Music Reviews
Living On The Other Side

The Donkeys Living On The Other Side

(Dead Oceans) Buy it from Insound Rating - 7/10

I didn’t get off to the best of starts with The Donkeys’ Living on the Other Side. A laid-back album of gentle West Coast pop songs, it had the gross misfortune of earning its first play on a dreary autumnal evening in Sheffield. I remember making a gruff remark about the derivative nature of the music and hitting eject just as Gone Gone Gone’s first verse lazily meandered into the chorus. It would be a full three months before I gave Living on the Other Side another chance.

Of course, I can’t really blame the Sheffield weather. It’s snowing today; my car is caked in ice and the apartment is freezing, but for all their California-isms, The Donkeys sound pretty fantastic right now.

With the exception of few mid-tempo numbers (Walk Through a Cloud, Bye Bye Baby), Living on the Other Side’s tempo is chiefly reminiscent of a lazy afternoon stroll. Listening to Gone Gone Gone I can understand why I brushed the album off prematurely and, crucially, why I was wrong to do so. It sounds effortless, almost shambolically so, and its simplistic guitar licks sound like the sort of thing a studious beginner might come up with. But there’s a certain charm to Gone Gone Gone and it becomes clearer as you immerse yourself in the rest of the record.

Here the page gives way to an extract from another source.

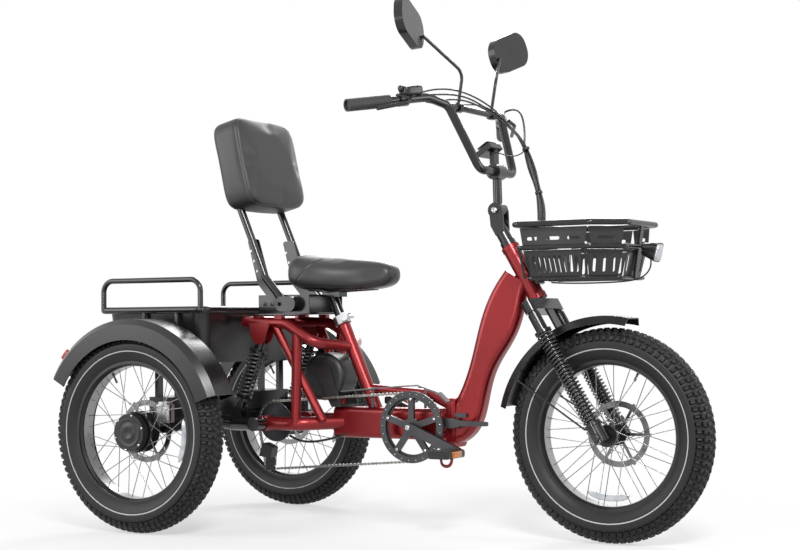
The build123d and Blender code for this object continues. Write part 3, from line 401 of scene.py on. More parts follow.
dusty = math_node(tone_group, "MULTIPLY", level, specks)
dusty = math_node(tone_group, "MULTIPLY", dusty, start["Dust"])
tone_group.links.new(mix_colors(tone_group, dusty, toned, dust_colour), end["Color"])
tone_group.links.new(sharp, end["Mask"])
print("group", tone_group.name)

# %% [markdown]
# Reach is the distance of a point from a wheel's axle, seen along it: the square root of
# run squared plus rise squared. It draws the pale reflecting rings on the tyres and the painted highlights on
# the rims.
# %% Reach
reach_group, start, end, where = new_group(
    "wheel_reach", [("Axle X", FLOAT, half_wheelbase)], [("Reach", FLOAT)]
)
split = reach_group.nodes.new("ShaderNodeSeparateXYZ")
reach_group.links.new(where, split.inputs[0])
run = math_node(reach_group, "SUBTRACT", split.outputs["X"], start["Axle X"])
rise = math_node(reach_group, "SUBTRACT", split.outputs["Z"], wheel_radius)
run_square = math_node(reach_group, "MULTIPLY", run, run)
rise_square = math_node(reach_group, "MULTIPLY", rise, rise)
square = math_node(reach_group, "ADD", run_square, rise_square)
reach_group.links.new(math_node(reach_group, "SQRT", square), end["Reach"])
print("group", reach_group.name)

# %% [markdown]
# ## Finishes
# One function makes every finish from a row of values: its colour and second tone, how
# rough and how metallic it is, its clear coat, the size and depth of its grain, its dust.
# Numbers that are the same all over a surface are set on the shader itself.
# %% How a finish is made
coat_roughness, grain_height = 0.18, 0.0008


def new_finish(name, base, second, rough, metallic=0.0, coat=0.0, scale=900, depth=0.05, dust=0.1,
               patch=9, sheen=0.0, rough_spread=0.08, mirror_share=0.5):
    """A material from a row of values. Base and second are linear colours."""
    material = bpy.data.materials.new(name)
    material.use_nodes = True
    tree = material.node_tree
    shader = tree.nodes["Principled BSDF"]
    even_values = {
        "Metallic": metallic, "Coat Weight": coat, "Coat Roughness": coat_roughness,
        "Specular IOR Level": mirror_share, "Sheen Weight": sheen,
    }
    for label, value in even_values.items():
        shader.inputs[label].default_value = value
    tone = tree.nodes.new("ShaderNodeGroup")
    tone.node_tree = tone_group
    tone.name = "tone"
    tones = {"Base": (*base, 1), "Second": (*second, 1), "Patch Scale": patch, "Dust": dust}
    for label, value in tones.items():
        tone.inputs[label].default_value = value
    tree.links.new(tone.outputs["Color"], shader.inputs["Base Color"])
    roughness = map_range(tree, tone.outputs["Mask"], out_low=rough - rough_spread / 2,
                          out_high=rough + rough_spread / 2)
    tree.links.new(roughness, shader.inputs["Roughness"])
    grain = tree.nodes.new("ShaderNodeGroup")
    grain.node_tree = grain_group
    grain.inputs["Scale"].default_value = scale
    bump = tree.nodes.new("ShaderNodeBump")
    bump.inputs["Strength"].default_value = depth
    bump.inputs["Distance"].default_value = grain_height
    tree.links.new(grain.outputs["Height"], bump.inputs["Height"])
    tree.links.new(bump.outputs["Normal"], shader.inputs["Normal"])
    return material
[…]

Walk Through a Cloud, with its shuffling drum intro and melancholy vocal harmonies is a more immediately engaging affair, albeit it one made up of the same basic ingredients. It’s only on Dolphin Center, which aims for epic in the most lethargic manner possible, that the surprising scope of the album is unveiled. There’s also a particularly great pay-off moment at 4:55 when Jessie Gulati’s understated guitar solo eases into the final chorus. If this moment of genius leaves you cold then the Donkeys probably aren’t the band for you.

There are highlights elsewhere, too. The bluesy Downtown Jenny shuffles along with a touch more menace than its predecessors, sounding like a nod to the East Coast; with some artier lyrics, it could almost be a countrified track from The Velvet Underground. Excelsior Lady,which is built around a lively bassline, subtle organ work, and bluesy guitars,also delivers something slightly different, rounding off the album in style.

While Living on the Other Side isn’t a particular complex record, I do think it’s one that requires a couple of listens to fully appreciate. There’s an unassuming depth to many of these tracks that a hasty listener could initially dismiss as easy-listening fluff. Living on the Other Side is so much more than that, though; it has to be one of the stronger overlooked records of 2008.